Problem to work on
Starting at the line containing "Write the three.js", copy each line exactly, ending with the line containing "672, front: -226". Leave out everything else.

Data lines

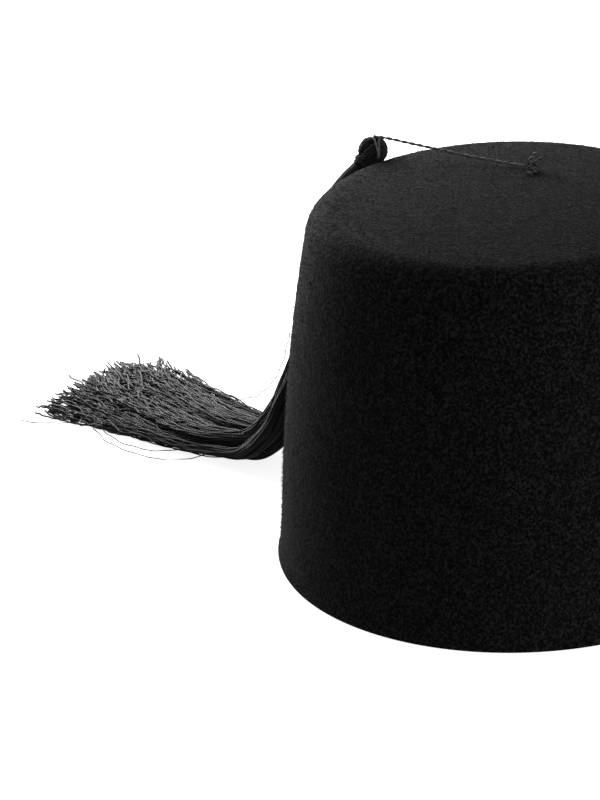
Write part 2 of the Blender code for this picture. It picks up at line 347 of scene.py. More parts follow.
dice = np.random.default_rng(7)
turn = np.linspace(0, 2 * pi, 91)
trefoil = np.stack(
    (
        np.sin(turn) + 2 * np.sin(2 * turn),
        np.cos(turn) - 2 * np.cos(2 * turn),
        -np.sin(3 * turn),
    ),
    axis=1,
)
half_size = KNOT_HALF_SIZE - KNOT_THREAD / 2
trefoil = KNOT_PLACE + trefoil / np.abs(trefoil).max(axis=0) * half_size
knot_lines = wind_plies(smooth_line(trefoil, LINE_SPACING), KNOT_THREAD, KNOT_TWIST)
knot_radii = [KNOT_THREAD * KNOT_PLY] * 2
knot_tones = [*KNOT_TONES]
fibre_steps = np.linspace(0, 1, 8)[:, None]
for route, ply_tones in zip(FRAYED_ENDS, END_TONES):
    end_line = smooth_line(KNOT_PLACE + np.array(route), END_SPACING)
    knot_lines += wind_plies(end_line, END_THREAD, END_TWIST)
    knot_radii += [END_THREAD * END_PLY] * 2
    knot_tones += ply_tones
    tip_way = unit(end_line[-1] - end_line[-5])
    for _ in range(FIBRE_COUNT):
        fibre_way = unit(tip_way + dice.normal(0, FIBRE_SPREAD, 3))
        fibre_way *= dice.uniform(FIBRE_SHORTEST, FIBRE_LONGEST)
        curl = dice.normal(0, FIBRE_CURL, 3) * np.sin(fibre_steps * pi)
        knot_lines.append(end_line[-2] + fibre_way * fibre_steps + curl)
        knot_radii.append(FIBRE_DIAMETER / 2)
        knot_tones.append(FIBRE_TONE)
for line in knot_lines:
    line[:, 2] = np.maximum(line[:, 2], FELT_UNDER_KNOT)
knot = spin_threads(
    "cord_end_knot",
    knot_lines,
    knot_radii,
    sides=6,
    pitch=KNOT_FIBRE_TWIST,
    tones=knot_tones,
)
knot.data.materials.append(cord_thread)
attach(knot, "root")
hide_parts("cord_knot")


# Crown
# One shell of wool felt, blocked to a tapered side, a round shoulder and a slightly domed top,
# about 2.5 mm thick. The lower edge is cut raw, and kicks out a little where it stands.

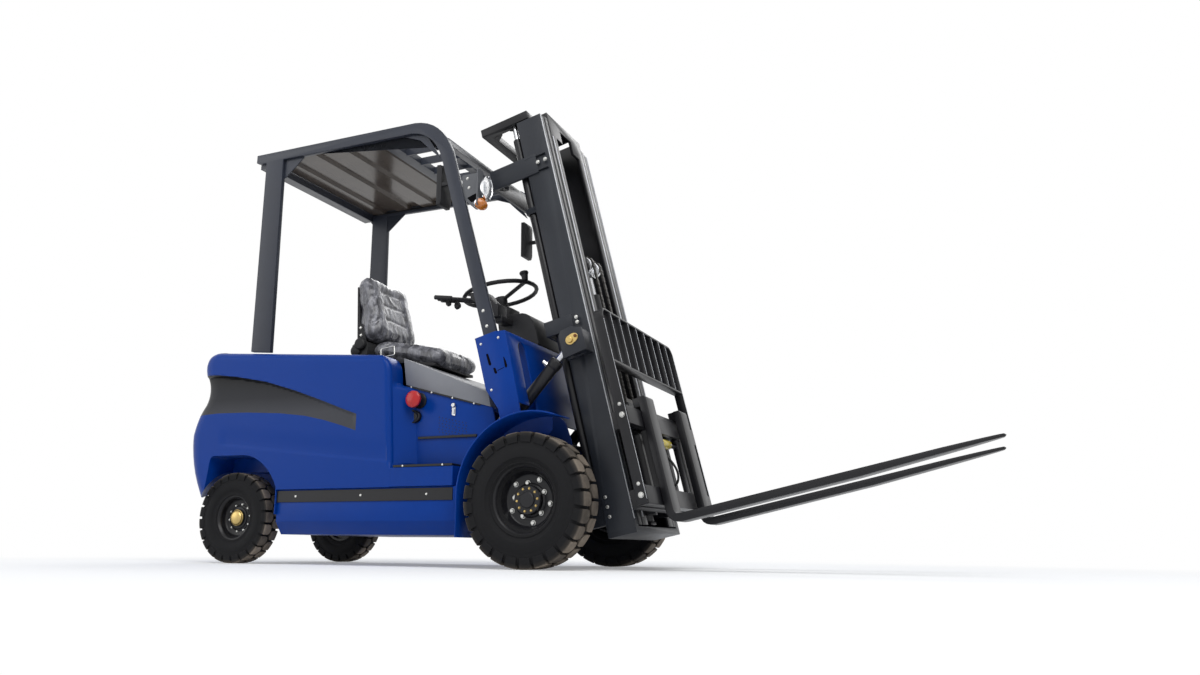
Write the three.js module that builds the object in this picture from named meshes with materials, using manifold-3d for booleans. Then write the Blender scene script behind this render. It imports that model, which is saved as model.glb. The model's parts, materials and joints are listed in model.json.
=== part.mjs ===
// Electric counterbalance forklift truck with a three-stage mast.
// Millimetres, +X forward, +Y to the driver's left, +Z up, floor at z = 0.
import * as THREE from "three";
import { mergeVertices } from "three/addons/utils/BufferGeometryUtils.js";
import Module from "manifold-3d";

const wasm = await Module();
wasm.setup();

// ---------------------------------------------------------------- driving dimensions
// Places along X are measured from the drive axle, before the whole truck is centred.
const WHEELBASE = 1576;
const GAP = 0.3; // between pieces that touch
const RUN = 0.5; // radial clearance of a pin in its hole

const DRIVE_TYRE_R = 270;
const DRIVE_TYRE_W = 157;
const DRIVE_RIM_R = 114;
const DRIVE_FACE_Y = 555; // outer face of the drive tyres
const STEER_TYRE_R = 210;
const STEER_TYRE_W = 105;
const STEER_RIM_R = 101;
const STEER_FACE_Y = 470;
const TYRE_SIDES = 32;

const AXLE_TUBE_R = 60;
const AXLE_CASE_R = 105;
const SPINDLE_R = 44;
const KINGPIN_Y = 335;
const STEER_BEAM = { halfX: 38, low: 168, high: 252 };

const BODY_Y = 505; // half width of the rear body
const BODY_REAR = -1889;
const BODY_TOP_REAR = 1023;
const BODY_TOP_FRONT = 928;
const BODY_LOW = 333; // lower edge of the side panels
const BODY_TAIL_LOW = 222;
const NOSE_X = -664; // front edge of the side wings
const FLARE_X = -590; // where the wings meet the battery case
const STEP_Z = 417;
const STEP_FRONT = -348;
const BAY_Y = 395; // half width of the battery compartment
const BAY_REAR = -1345;
const BAY_FRONT = -300;
const DECK_REAR = -1400;

const SKIRT_Y = 492;
const SKIRT_LOW = 133;
const SKIRT_REAR = -1290;
const SKIRT_FRONT = -304;
const FLOOR_Z = 550;
const FLOOR_HALF_Y = 298;
const ROLLER_R = 48;

const HOOD_SPLIT = -690; // where the hinged seat deck meets the fixed battery lid
const LID = { rearTop: 921, frontTop: 737, rearLow: 803, frontLow: 672, front: -226 };

const COWL_TOP = 982;
const COWL_LEAN = THREE.MathUtils.degToRad(12.7);
const COWL_TOP_X = -117;
const PLATE = 8;

const FENDER = { x: 30, z: 290, r: 334, wall: 6, inner: 387, frontDeg: 71, rearLow: 122 };

const GUARD_Y = 486; // outer faces of the overhead guard
const GUARD_TOP = 2055;
const GUARD_TUBE = 24;
const GUARD_RAIL = 50;
const GUARD_REAR = -1596;
const GUARD_FOOT = 905; // lower end of the front pillars, inside the cowl
const COWL_Y = GUARD_Y + GAP + PLATE;

const TILT_BACK = THREE.MathUtils.degToRad(13);
const MAST = { rear: 225, front: 350, low: 91, top: 2034, web: 14, flange: 14 };
const OUTER_Y = { out: 290, in: 247 };
const MIDDLE_Y = { out: 241.5, in: 207 };
const INNER_Y = { out: 201.5, in: 140 };
const STAGE_STEP = 2; // each inner stage stands this far further forward
const LIFT_CYL = { a: 201, y: 262, r: 20, bore: 12.5, rod: 12, low: 350, top: 1960 };
const FREE_CYL = { a: 300, r: 36, bore: 20.5, rod: 20, low: 120, top: 1180 };

const TILT_CYL = {
  y: 352, r: 27, bore: 15.5, rod: 15, pinR: 12, eyeBore: 18, pinA: 285, pinB: 890, baseX: -230, baseZ: 530,
};
const HEAD_LOW = 2040; // underside of the middle stage's head

const CARRIAGE = { rear: 392, front: 432, bar: 74, low: 141, high: 462, halfY: 400 };
const SHIFT_BAR = { rear: 443, front: 483, halfY: 460 };
const SHIFT_CYL = { a: 459, b: 429, r: 20, rod: 9, halfLen: 66, reach: 182 };
const FORK = { rear: 485.5, thick: 33, width: 100, inner: 189, heel: 64, top: 592, tip: 1752, tipLift: 23 };
const BACKREST = { halfY: 471, rear: 438, front: 480, railLow: 722, railTop: 960, foot: 145 };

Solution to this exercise
Write the three.js module that builds the object in this picture from named meshes with materials, using manifold-3d for booleans. Then write the Blender scene script behind this render. It imports that model, which is saved as model.glb. The model's parts, materials and joints are listed in model.json.
=== part.mjs ===
// Electric counterbalance forklift truck with a three-stage mast.
// Millimetres, +X forward, +Y to the driver's left, +Z up, floor at z = 0.
import * as THREE from "three";
import { mergeVertices } from "three/addons/utils/BufferGeometryUtils.js";
import Module from "manifold-3d";

const wasm = await Module();
wasm.setup();

// ---------------------------------------------------------------- driving dimensions
// Places along X are measured from the drive axle, before the whole truck is centred.
const WHEELBASE = 1576;
const GAP = 0.3; // between pieces that touch
const RUN = 0.5; // radial clearance of a pin in its hole

const DRIVE_TYRE_R = 270;
const DRIVE_TYRE_W = 157;
const DRIVE_RIM_R = 114;
const DRIVE_FACE_Y = 555; // outer face of the drive tyres
const STEER_TYRE_R = 210;
const STEER_TYRE_W = 105;
const STEER_RIM_R = 101;
const STEER_FACE_Y = 470;
const TYRE_SIDES = 32;

const AXLE_TUBE_R = 60;
const AXLE_CASE_R = 105;
const SPINDLE_R = 44;
const KINGPIN_Y = 335;
const STEER_BEAM = { halfX: 38, low: 168, high: 252 };

const BODY_Y = 505; // half width of the rear body
const BODY_REAR = -1889;
const BODY_TOP_REAR = 1023;
const BODY_TOP_FRONT = 928;
const BODY_LOW = 333; // lower edge of the side panels
const BODY_TAIL_LOW = 222;
const NOSE_X = -664; // front edge of the side wings
const FLARE_X = -590; // where the wings meet the battery case
const STEP_Z = 417;
const STEP_FRONT = -348;
const BAY_Y = 395; // half width of the battery compartment
const BAY_REAR = -1345;
const BAY_FRONT = -300;
const DECK_REAR = -1400;

const SKIRT_Y = 492;
const SKIRT_LOW = 133;
const SKIRT_REAR = -1290;
const SKIRT_FRONT = -304;
const FLOOR_Z = 550;
const FLOOR_HALF_Y = 298;
const ROLLER_R = 48;

const HOOD_SPLIT = -690; // where the hinged seat deck meets the fixed battery lid
const LID = { rearTop: 921, frontTop: 737, rearLow: 803, frontLow: 672, front: -226 };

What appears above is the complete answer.